┌─ Data block
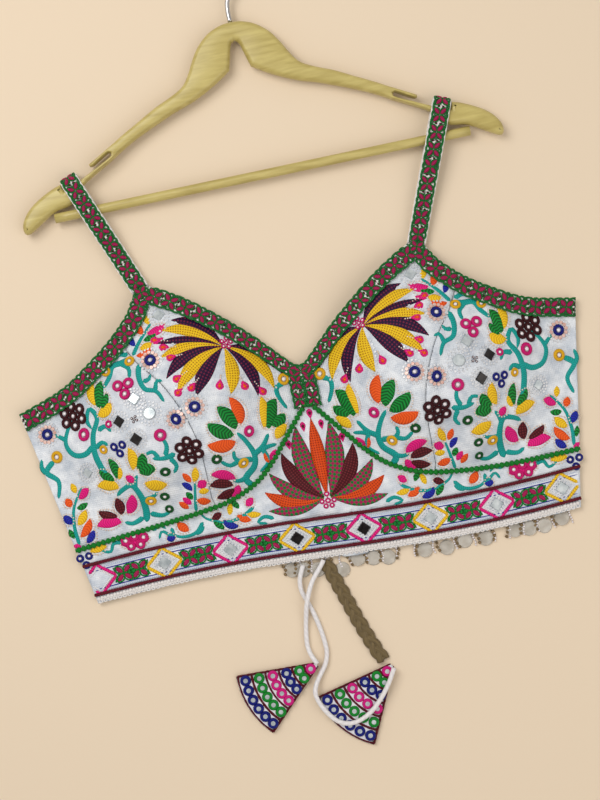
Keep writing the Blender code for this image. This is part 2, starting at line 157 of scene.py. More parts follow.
# The cords' routes: x, y and height of the middle
TIE_ROUTES = {
    "tie_left": [
        (-13.8, -0.8, 4.4), (-17.5, -5.5, 4.4), (-22, -10.5, 4.4), (-26.5, -16, 4.6), (-30.3, -22.5, 6.0),
        (-33.2, -29, 7.2), (-35.5, -35, 6.8), (-37.5, -43, 4.4), (-39.5, -52, 2.5), (-41, -61, 2.3),
        (-41.5, -68, 2.5), (-40.5, -74, 4.7), (-38.5, -79, 7), (-36.5, -83, 7.5),
    ],
    "tie_right": [
        (-31.2, -1.6, 4.4), (-34.6, -8, 4.4), (-36.8, -15, 3.8), (-36.8, -23, 2.5), (-34.2, -31, 2.2),
        (-31, -42, 2.2), (-28.5, -54, 2.2), (-27, -66, 2.2), (-27, -76, 2.2), (-30, -85, 2.4),
        (-36, -93, 3.2), (-41, -100, 5.8), (-43.2, -107, 7.5), (-41.5, -115, 7.5), (-37, -124, 7.5),
        (-30, -132.5, 7.5), (-21, -136.5, 7.5), (-11, -135.5, 7.5), (-1, -130.5, 7.5), (9, -121.5, 7.5),
        (17.5, -111, 7.5), (24.5, -99.5, 7.5),
    ],
}


def lengths(line):
    """How far along a line each of its points is."""
    return np.concatenate([[0], np.cumsum(np.linalg.norm(np.diff(line, axis=0), axis=1))])


def directions(line, closed=False):
    """The unit direction of a line at each of its points."""
    ahead = np.roll(line, -1, axis=0) - np.roll(line, 1, axis=0) if closed else np.gradient(line, axis=0)
    return ahead / np.linalg.norm(ahead, axis=1)[:, None]


def even(line, step):
    """The line again, with its points about step apart."""
    line = np.array(line, float)
    along = lengths(line)
    at = np.linspace(0, along[-1], max(2, round(along[-1] / step) + 1))
    return np.stack([np.interp(at, along, line[:, k]) for k in range(line.shape[1])], axis=1)


def smooth(points, step):
    """Points about step apart on a smooth curve through the given ones."""
    p = np.array(points, float)
    p = np.vstack([2 * p[0] - p[1], p, 2 * p[-1] - p[-2]])
    t = np.linspace(0, 1, 24, endpoint=False)[:, None]
    fine = []
    for a, b, c, d in zip(p, p[1:], p[2:], p[3:]):
        curve = b + t * (c - a) / 2 + t**2 * (2 * a - 5 * b + 4 * c - d) / 2
        fine.append(curve + t**3 * (3 * b - a - 3 * c + d) / 2)
    return even(np.vstack([*fine, p[-2]]), step)


def placed(points):
    """Millimetres from the hem to metres in the object's frame."""
    return (np.array(points, float) - (0, MIDDLE_Y, 0)) / 1000


def ring_faces(rings, around, closed=False):
    """The faces of a skin over rings of points, one ring after another."""
    faces = []
    for i in range(rings if closed else rings - 1):
        a, b = i * around, (i + 1) % rings * around
        faces += [(a + j, a + (j + 1) % around, b + (j + 1) % around, b + j) for j in range(around)]
    return faces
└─
Written exercise:
Nothing should be left out: repeat all of the data exactly.

Problem solution:
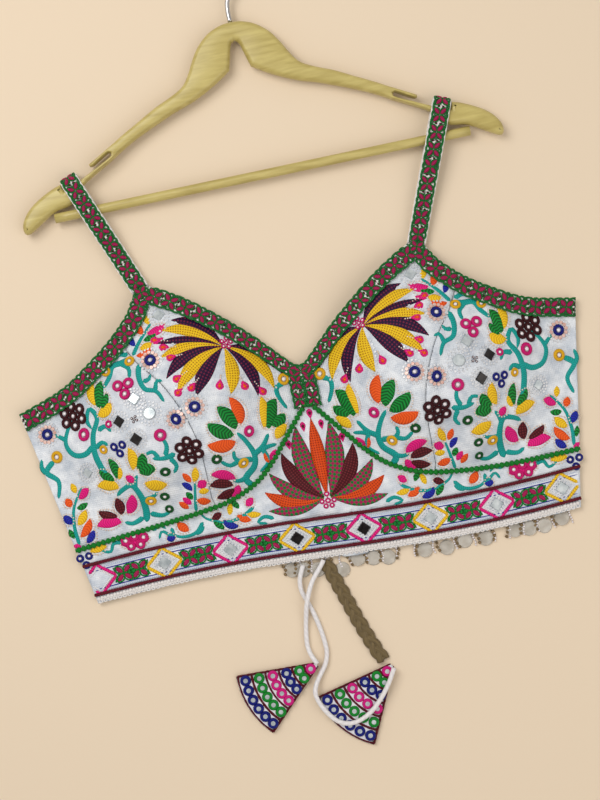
Keep writing the Blender code for this image. This is part 2, starting at line 157 of scene.py. More parts follow.
# The cords' routes: x, y and height of the middle
TIE_ROUTES = {
    "tie_left": [
        (-13.8, -0.8, 4.4), (-17.5, -5.5, 4.4), (-22, -10.5, 4.4), (-26.5, -16, 4.6), (-30.3, -22.5, 6.0),
        (-33.2, -29, 7.2), (-35.5, -35, 6.8), (-37.5, -43, 4.4), (-39.5, -52, 2.5), (-41, -61, 2.3),
        (-41.5, -68, 2.5), (-40.5, -74, 4.7), (-38.5, -79, 7), (-36.5, -83, 7.5),
    ],
    "tie_right": [
        (-31.2, -1.6, 4.4), (-34.6, -8, 4.4), (-36.8, -15, 3.8), (-36.8, -23, 2.5), (-34.2, -31, 2.2),
        (-31, -42, 2.2), (-28.5, -54, 2.2), (-27, -66, 2.2), (-27, -76, 2.2), (-30, -85, 2.4),
        (-36, -93, 3.2), (-41, -100, 5.8), (-43.2, -107, 7.5), (-41.5, -115, 7.5), (-37, -124, 7.5),
        (-30, -132.5, 7.5), (-21, -136.5, 7.5), (-11, -135.5, 7.5), (-1, -130.5, 7.5), (9, -121.5, 7.5),
        (17.5, -111, 7.5), (24.5, -99.5, 7.5),
    ],
}


def lengths(line):
    """How far along a line each of its points is."""
    return np.concatenate([[0], np.cumsum(np.linalg.norm(np.diff(line, axis=0), axis=1))])


def directions(line, closed=False):
    """The unit direction of a line at each of its points."""
    ahead = np.roll(line, -1, axis=0) - np.roll(line, 1, axis=0) if closed else np.gradient(line, axis=0)
    return ahead / np.linalg.norm(ahead, axis=1)[:, None]


def even(line, step):
    """The line again, with its points about step apart."""
    line = np.array(line, float)
    along = lengths(line)
    at = np.linspace(0, along[-1], max(2, round(along[-1] / step) + 1))
    return np.stack([np.interp(at, along, line[:, k]) for k in range(line.shape[1])], axis=1)


def smooth(points, step):
    """Points about step apart on a smooth curve through the given ones."""
    p = np.array(points, float)
    p = np.vstack([2 * p[0] - p[1], p, 2 * p[-1] - p[-2]])
    t = np.linspace(0, 1, 24, endpoint=False)[:, None]
    fine = []
    for a, b, c, d in zip(p, p[1:], p[2:], p[3:]):
        curve = b + t * (c - a) / 2 + t**2 * (2 * a - 5 * b + 4 * c - d) / 2
        fine.append(curve + t**3 * (3 * b - a - 3 * c + d) / 2)
    return even(np.vstack([*fine, p[-2]]), step)


def placed(points):
    """Millimetres from the hem to metres in the object's frame."""
    return (np.array(points, float) - (0, MIDDLE_Y, 0)) / 1000


def ring_faces(rings, around, closed=False):
    """The faces of a skin over rings of points, one ring after another."""
    faces = []
    for i in range(rings if closed else rings - 1):
        a, b = i * around, (i + 1) % rings * around
        faces += [(a + j, a + (j + 1) % around, b + (j + 1) % around, b + j) for j in range(around)]
    return faces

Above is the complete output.